*Records provided*
----------

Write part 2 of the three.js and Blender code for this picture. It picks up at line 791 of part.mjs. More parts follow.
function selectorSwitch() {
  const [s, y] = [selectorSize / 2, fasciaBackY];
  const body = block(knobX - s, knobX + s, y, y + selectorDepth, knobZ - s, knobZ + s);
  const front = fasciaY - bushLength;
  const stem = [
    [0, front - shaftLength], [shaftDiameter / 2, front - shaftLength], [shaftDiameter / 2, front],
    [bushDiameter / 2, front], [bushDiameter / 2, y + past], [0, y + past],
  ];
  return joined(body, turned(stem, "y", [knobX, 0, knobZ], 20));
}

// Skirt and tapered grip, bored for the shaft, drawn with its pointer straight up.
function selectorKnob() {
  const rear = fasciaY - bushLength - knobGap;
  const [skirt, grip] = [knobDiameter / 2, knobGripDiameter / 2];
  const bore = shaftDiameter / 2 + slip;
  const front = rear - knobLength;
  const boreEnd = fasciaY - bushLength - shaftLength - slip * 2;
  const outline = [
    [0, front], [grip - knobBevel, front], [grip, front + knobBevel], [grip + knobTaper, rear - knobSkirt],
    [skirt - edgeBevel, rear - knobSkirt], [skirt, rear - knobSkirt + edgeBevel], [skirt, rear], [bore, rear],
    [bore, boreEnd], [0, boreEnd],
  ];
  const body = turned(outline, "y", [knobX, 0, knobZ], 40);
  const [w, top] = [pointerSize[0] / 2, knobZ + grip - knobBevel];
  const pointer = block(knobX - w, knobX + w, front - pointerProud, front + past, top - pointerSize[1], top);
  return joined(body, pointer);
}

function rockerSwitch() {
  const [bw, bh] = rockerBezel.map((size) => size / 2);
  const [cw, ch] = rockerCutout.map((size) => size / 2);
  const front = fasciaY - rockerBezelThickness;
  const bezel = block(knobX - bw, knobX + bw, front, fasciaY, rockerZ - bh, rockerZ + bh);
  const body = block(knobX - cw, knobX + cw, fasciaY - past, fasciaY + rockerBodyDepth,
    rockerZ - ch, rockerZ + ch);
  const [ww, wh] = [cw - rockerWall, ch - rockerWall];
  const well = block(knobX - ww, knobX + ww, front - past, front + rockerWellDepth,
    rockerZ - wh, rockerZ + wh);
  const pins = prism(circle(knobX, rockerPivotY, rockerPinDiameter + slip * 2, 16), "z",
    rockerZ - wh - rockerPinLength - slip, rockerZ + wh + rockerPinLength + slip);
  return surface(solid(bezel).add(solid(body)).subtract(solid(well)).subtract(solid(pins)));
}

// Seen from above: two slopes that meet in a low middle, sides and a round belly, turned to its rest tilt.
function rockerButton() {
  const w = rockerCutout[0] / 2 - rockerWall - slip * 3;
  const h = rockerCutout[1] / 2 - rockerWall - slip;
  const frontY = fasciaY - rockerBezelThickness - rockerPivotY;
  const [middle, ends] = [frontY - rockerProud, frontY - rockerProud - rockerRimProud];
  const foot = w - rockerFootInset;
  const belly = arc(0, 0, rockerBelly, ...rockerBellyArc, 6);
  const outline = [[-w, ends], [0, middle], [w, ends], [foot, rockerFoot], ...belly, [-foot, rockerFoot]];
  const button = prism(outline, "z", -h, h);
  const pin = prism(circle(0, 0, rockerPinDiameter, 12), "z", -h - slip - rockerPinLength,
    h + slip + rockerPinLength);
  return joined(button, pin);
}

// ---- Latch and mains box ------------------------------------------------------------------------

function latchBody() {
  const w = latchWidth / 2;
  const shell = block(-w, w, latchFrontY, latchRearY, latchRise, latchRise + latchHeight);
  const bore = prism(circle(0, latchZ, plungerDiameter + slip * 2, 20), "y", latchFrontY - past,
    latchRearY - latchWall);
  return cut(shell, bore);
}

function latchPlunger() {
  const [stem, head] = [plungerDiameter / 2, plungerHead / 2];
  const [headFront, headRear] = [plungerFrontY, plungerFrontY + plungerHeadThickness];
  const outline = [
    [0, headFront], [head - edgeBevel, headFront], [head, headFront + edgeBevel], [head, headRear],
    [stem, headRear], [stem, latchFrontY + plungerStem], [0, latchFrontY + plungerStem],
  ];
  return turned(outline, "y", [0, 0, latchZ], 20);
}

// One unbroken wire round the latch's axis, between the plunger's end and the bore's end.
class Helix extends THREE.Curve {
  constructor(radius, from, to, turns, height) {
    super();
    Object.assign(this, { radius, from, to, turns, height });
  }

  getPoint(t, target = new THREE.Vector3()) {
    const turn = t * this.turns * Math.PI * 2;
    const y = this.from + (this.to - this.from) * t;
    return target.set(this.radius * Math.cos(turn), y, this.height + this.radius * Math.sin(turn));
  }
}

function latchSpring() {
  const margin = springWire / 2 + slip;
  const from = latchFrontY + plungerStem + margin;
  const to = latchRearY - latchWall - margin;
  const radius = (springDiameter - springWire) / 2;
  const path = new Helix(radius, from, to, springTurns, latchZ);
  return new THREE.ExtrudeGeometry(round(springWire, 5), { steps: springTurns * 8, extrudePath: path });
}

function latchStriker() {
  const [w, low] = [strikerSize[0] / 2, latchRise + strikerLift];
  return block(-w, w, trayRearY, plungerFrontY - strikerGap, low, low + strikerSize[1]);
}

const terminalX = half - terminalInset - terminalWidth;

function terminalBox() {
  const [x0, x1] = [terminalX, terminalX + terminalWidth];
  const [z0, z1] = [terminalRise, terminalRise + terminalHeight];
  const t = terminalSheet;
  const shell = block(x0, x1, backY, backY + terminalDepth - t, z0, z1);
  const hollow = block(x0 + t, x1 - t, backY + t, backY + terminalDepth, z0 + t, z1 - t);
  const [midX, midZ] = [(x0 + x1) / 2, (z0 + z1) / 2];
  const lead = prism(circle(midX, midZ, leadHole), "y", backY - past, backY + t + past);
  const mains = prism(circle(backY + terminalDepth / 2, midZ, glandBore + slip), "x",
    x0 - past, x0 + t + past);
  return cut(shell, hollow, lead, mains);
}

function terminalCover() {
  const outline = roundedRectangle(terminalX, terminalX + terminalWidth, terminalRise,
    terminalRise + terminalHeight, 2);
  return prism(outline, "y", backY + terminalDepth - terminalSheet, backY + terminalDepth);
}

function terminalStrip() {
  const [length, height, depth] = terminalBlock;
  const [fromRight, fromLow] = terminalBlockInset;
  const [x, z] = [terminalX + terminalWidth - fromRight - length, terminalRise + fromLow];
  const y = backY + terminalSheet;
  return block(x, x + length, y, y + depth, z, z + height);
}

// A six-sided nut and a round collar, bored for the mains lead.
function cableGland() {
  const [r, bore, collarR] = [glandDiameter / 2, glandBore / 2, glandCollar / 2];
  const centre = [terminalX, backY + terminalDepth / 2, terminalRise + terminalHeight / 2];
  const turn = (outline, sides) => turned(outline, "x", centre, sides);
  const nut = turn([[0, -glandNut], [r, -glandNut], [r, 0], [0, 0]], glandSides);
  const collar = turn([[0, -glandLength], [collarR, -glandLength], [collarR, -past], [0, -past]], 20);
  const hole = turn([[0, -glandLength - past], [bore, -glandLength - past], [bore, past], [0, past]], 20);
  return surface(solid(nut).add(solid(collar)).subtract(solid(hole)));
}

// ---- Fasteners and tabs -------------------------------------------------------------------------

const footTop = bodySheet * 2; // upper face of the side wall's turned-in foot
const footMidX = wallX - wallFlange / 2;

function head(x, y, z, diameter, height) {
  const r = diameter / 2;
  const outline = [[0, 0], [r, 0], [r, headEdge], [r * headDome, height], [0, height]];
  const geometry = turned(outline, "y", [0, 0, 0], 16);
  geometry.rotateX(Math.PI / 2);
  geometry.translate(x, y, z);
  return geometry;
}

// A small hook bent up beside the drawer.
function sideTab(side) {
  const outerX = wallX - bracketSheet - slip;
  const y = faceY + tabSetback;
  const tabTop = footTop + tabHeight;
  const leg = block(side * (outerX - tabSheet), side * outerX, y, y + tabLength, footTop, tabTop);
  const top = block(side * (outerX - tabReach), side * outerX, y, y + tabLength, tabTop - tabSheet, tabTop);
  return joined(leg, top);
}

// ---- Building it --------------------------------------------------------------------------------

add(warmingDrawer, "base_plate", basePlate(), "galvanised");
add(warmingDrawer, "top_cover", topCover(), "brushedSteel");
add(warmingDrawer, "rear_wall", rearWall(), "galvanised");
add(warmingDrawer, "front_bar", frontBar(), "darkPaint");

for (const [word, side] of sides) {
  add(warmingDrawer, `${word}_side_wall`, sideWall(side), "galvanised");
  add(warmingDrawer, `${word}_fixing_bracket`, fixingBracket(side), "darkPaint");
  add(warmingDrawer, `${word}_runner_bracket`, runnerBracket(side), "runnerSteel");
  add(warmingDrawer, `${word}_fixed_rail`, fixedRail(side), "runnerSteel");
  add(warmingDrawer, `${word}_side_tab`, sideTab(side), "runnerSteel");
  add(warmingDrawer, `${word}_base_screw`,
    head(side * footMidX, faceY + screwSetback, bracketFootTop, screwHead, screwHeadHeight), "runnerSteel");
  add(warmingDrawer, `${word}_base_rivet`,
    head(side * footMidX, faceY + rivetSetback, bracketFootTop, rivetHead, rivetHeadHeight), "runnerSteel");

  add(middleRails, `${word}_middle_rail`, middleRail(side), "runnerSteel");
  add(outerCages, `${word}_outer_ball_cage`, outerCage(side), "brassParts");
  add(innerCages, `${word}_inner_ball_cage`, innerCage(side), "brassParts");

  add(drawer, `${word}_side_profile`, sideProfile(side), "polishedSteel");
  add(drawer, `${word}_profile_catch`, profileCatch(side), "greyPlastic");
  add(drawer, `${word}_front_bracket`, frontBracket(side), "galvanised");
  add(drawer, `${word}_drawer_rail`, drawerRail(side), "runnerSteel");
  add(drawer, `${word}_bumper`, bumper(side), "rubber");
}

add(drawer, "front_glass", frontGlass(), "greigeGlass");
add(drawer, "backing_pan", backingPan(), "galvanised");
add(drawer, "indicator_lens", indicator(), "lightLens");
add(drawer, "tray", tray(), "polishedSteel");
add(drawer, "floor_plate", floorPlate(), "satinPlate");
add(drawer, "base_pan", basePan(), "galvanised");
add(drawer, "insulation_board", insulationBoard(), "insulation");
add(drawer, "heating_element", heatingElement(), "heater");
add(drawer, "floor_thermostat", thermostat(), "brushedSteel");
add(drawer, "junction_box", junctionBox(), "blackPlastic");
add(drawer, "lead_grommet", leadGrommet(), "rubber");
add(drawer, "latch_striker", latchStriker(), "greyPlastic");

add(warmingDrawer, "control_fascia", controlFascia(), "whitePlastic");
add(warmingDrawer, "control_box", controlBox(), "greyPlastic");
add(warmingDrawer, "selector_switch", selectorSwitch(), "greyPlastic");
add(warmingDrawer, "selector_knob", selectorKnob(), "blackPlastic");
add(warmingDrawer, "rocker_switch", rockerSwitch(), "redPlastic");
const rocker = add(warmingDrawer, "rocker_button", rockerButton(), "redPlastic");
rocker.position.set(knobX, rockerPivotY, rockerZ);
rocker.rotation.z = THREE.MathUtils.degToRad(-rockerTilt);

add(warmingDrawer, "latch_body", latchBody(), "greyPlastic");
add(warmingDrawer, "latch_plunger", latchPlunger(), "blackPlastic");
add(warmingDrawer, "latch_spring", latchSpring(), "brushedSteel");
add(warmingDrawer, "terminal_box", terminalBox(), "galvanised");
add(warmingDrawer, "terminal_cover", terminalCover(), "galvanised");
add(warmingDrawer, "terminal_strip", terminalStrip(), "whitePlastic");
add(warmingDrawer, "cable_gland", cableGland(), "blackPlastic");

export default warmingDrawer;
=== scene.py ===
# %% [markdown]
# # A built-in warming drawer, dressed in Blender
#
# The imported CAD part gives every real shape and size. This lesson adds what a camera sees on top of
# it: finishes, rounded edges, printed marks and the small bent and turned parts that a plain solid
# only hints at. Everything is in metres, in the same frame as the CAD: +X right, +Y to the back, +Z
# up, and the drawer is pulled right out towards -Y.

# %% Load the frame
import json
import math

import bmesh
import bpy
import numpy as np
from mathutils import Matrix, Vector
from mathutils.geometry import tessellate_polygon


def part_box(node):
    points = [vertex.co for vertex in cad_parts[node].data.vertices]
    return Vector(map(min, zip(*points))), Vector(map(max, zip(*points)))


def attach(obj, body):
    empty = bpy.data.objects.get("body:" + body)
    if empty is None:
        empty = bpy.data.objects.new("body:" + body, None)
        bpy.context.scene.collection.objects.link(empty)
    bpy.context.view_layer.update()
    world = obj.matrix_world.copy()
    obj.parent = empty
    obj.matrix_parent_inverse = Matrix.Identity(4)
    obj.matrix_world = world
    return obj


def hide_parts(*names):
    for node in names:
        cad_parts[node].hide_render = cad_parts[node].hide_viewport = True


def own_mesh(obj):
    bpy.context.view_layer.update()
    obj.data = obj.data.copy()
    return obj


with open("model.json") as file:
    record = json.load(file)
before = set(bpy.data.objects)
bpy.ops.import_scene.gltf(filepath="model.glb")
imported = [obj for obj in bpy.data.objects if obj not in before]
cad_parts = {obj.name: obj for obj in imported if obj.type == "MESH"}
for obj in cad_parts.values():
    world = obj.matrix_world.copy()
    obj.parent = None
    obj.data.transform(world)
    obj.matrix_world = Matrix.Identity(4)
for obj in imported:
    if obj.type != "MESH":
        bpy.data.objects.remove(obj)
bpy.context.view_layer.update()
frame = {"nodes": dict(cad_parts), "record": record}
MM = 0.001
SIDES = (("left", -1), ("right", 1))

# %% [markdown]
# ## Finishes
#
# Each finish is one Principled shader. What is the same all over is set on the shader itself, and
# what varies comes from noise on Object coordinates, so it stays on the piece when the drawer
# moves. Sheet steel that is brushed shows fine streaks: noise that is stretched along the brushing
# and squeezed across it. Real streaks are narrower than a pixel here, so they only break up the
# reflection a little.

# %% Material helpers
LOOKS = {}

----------

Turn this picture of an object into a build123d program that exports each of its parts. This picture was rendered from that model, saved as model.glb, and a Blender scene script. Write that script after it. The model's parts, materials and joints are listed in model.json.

----------

*Task goal*
How many lines in these records hold the string "Blender"? Reply with the number alone.

*The output*
3